▸ Task details: In the records that follow, the lines from the one containing "Continue the Blender" to the one containing "target_height), size, power, tint)", inclusive, are to be given again exactly.

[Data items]
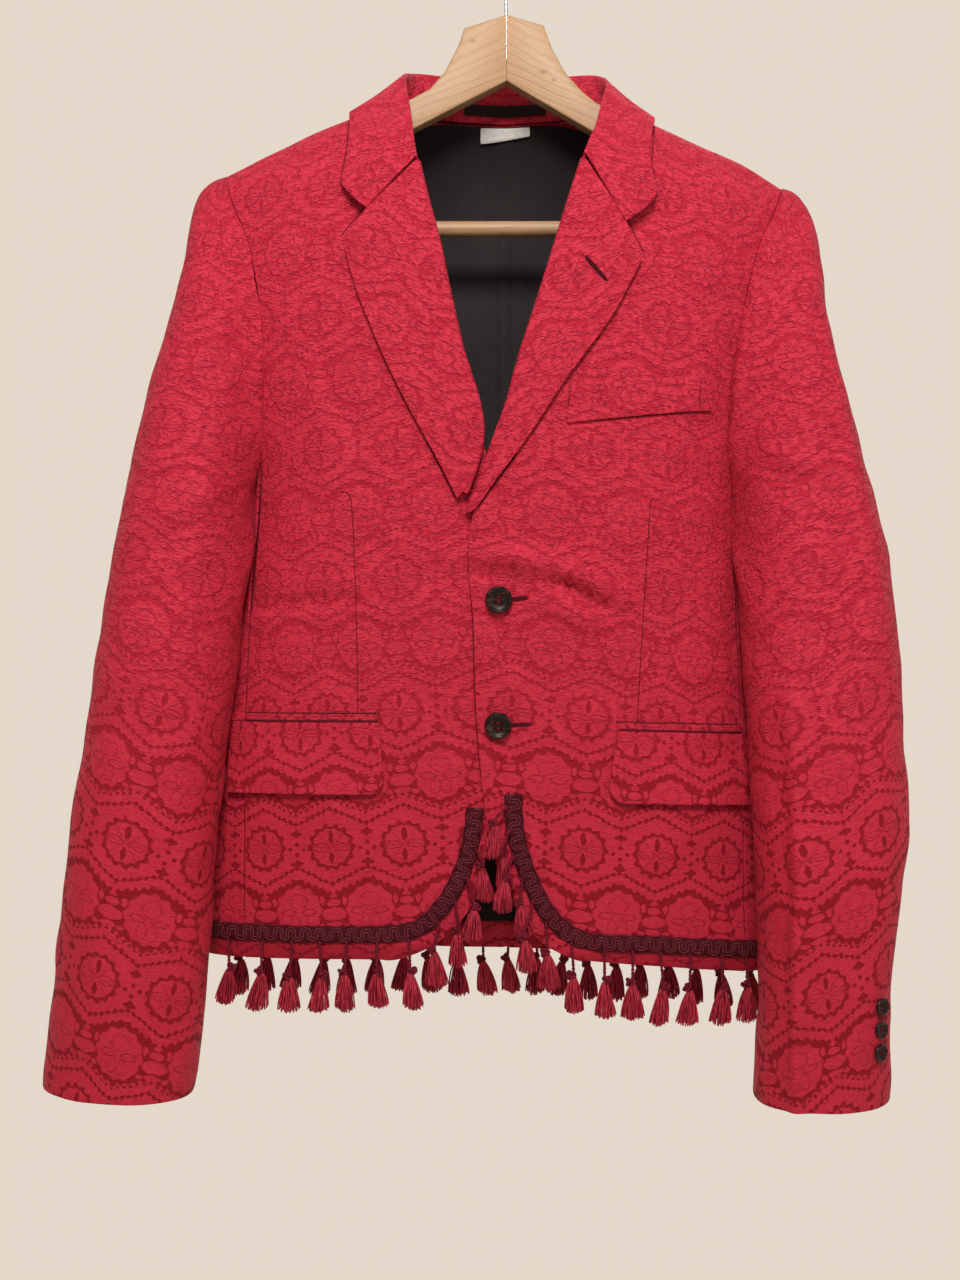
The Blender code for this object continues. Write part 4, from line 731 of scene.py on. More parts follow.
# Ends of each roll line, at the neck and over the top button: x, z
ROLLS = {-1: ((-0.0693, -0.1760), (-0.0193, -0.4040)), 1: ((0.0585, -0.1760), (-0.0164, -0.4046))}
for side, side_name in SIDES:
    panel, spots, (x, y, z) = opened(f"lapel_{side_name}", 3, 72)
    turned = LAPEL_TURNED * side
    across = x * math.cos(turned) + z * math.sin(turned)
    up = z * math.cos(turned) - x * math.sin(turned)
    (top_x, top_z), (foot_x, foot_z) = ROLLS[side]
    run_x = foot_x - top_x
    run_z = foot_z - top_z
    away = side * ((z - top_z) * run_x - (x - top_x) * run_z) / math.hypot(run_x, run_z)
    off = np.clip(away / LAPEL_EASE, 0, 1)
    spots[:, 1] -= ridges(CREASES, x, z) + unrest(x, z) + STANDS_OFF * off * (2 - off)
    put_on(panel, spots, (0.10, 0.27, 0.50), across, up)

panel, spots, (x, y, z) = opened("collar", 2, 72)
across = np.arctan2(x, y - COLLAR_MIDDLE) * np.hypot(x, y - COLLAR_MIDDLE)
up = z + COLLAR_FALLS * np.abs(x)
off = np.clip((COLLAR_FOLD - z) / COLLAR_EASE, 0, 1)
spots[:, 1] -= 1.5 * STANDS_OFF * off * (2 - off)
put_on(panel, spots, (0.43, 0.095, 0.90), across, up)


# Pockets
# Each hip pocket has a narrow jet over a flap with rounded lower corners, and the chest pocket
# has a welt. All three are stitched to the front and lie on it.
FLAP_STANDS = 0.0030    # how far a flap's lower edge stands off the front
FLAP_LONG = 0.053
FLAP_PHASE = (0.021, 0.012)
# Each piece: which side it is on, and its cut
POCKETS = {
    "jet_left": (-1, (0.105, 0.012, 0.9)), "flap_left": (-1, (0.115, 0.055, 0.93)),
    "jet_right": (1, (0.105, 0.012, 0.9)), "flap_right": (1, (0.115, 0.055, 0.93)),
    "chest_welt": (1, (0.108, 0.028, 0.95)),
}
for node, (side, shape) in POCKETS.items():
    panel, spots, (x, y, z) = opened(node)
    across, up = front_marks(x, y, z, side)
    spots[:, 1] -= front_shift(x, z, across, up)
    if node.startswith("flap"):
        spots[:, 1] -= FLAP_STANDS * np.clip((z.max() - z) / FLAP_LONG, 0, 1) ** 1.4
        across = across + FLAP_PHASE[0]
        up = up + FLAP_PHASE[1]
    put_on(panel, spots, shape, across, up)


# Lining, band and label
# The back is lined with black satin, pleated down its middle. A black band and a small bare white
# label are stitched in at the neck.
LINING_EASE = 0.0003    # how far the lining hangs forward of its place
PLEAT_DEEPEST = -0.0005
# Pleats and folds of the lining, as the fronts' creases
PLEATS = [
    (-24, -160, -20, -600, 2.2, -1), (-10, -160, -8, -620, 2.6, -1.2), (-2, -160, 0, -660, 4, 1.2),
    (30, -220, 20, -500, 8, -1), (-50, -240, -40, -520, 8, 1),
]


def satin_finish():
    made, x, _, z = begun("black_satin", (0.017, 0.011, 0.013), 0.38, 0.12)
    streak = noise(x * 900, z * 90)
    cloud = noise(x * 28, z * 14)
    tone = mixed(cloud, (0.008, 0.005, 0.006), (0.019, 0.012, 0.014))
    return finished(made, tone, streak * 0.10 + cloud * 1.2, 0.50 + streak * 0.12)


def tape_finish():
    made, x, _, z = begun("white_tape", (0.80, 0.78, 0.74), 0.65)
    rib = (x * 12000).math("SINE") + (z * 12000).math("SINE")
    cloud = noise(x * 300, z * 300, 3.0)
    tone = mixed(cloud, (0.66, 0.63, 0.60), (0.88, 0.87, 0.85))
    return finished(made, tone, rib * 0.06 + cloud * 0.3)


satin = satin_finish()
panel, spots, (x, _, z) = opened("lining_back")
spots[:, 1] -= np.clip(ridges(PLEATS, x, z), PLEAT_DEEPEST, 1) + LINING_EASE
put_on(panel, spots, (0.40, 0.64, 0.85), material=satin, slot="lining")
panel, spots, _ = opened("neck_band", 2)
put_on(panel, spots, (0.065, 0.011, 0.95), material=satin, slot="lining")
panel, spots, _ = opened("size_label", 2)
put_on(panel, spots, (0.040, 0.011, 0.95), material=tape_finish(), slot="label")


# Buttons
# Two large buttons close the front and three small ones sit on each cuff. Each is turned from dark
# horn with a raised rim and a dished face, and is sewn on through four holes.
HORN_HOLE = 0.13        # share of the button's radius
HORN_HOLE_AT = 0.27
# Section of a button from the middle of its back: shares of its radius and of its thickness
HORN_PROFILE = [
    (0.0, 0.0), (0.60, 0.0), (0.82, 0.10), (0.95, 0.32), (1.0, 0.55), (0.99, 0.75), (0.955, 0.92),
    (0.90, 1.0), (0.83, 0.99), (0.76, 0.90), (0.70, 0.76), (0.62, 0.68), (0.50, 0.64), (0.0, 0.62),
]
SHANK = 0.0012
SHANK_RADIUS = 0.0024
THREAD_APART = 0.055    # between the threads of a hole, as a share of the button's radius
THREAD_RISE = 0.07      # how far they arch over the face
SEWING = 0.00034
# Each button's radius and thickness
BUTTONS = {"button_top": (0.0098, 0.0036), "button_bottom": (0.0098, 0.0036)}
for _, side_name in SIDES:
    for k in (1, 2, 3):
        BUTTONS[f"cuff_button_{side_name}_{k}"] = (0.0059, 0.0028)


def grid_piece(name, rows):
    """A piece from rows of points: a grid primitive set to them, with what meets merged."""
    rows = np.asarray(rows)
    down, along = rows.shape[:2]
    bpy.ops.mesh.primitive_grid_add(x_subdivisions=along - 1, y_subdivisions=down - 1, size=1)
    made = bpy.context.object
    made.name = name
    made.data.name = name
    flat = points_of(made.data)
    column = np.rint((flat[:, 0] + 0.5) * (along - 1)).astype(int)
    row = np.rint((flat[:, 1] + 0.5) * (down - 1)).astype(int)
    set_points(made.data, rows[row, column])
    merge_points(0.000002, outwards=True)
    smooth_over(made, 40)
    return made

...

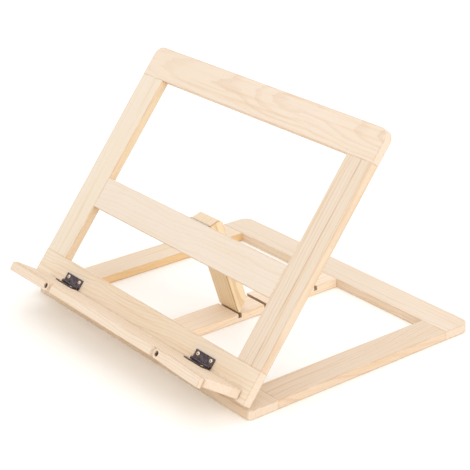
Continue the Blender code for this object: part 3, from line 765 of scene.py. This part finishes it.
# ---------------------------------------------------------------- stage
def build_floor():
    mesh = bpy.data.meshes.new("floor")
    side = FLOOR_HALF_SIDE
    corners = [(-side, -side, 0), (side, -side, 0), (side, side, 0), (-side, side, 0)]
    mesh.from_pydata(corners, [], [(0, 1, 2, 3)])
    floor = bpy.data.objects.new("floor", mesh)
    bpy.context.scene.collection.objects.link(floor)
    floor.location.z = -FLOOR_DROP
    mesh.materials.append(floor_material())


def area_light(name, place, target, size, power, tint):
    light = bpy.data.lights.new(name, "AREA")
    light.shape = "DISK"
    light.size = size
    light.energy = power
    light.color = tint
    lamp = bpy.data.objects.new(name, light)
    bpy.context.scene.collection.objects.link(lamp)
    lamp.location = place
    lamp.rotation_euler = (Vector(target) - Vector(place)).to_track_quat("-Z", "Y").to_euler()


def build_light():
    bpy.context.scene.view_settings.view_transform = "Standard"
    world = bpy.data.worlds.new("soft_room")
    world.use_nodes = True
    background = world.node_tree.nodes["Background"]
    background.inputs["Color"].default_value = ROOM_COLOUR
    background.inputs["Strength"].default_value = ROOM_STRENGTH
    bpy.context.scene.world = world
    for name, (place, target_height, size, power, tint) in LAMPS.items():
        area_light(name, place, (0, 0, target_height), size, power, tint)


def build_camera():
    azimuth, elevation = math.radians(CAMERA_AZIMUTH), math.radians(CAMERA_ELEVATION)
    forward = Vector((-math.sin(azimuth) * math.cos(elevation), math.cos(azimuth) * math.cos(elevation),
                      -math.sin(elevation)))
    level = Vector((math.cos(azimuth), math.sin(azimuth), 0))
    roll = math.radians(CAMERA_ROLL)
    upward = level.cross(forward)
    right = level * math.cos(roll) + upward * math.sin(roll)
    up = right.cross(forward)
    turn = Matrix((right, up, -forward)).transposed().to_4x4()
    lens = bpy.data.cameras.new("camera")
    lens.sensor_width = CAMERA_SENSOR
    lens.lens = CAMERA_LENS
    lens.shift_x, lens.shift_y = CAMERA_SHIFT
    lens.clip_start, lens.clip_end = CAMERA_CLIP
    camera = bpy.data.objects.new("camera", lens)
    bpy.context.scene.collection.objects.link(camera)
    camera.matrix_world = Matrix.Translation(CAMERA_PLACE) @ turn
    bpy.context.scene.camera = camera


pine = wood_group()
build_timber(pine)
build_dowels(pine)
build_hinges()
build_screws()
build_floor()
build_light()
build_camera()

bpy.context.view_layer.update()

▸ Output of the exercise:
Continue the Blender code for this object: part 3, from line 765 of scene.py. This part finishes it.
# ---------------------------------------------------------------- stage
def build_floor():
    mesh = bpy.data.meshes.new("floor")
    side = FLOOR_HALF_SIDE
    corners = [(-side, -side, 0), (side, -side, 0), (side, side, 0), (-side, side, 0)]
    mesh.from_pydata(corners, [], [(0, 1, 2, 3)])
    floor = bpy.data.objects.new("floor", mesh)
    bpy.context.scene.collection.objects.link(floor)
    floor.location.z = -FLOOR_DROP
    mesh.materials.append(floor_material())


def area_light(name, place, target, size, power, tint):
    light = bpy.data.lights.new(name, "AREA")
    light.shape = "DISK"
    light.size = size
    light.energy = power
    light.color = tint
    lamp = bpy.data.objects.new(name, light)
    bpy.context.scene.collection.objects.link(lamp)
    lamp.location = place
    lamp.rotation_euler = (Vector(target) - Vector(place)).to_track_quat("-Z", "Y").to_euler()


def build_light():
    bpy.context.scene.view_settings.view_transform = "Standard"
    world = bpy.data.worlds.new("soft_room")
    world.use_nodes = True
    background = world.node_tree.nodes["Background"]
    background.inputs["Color"].default_value = ROOM_COLOUR
    background.inputs["Strength"].default_value = ROOM_STRENGTH
    bpy.context.scene.world = world
    for name, (place, target_height, size, power, tint) in LAMPS.items():
        area_light(name, place, (0, 0, target_height), size, power, tint)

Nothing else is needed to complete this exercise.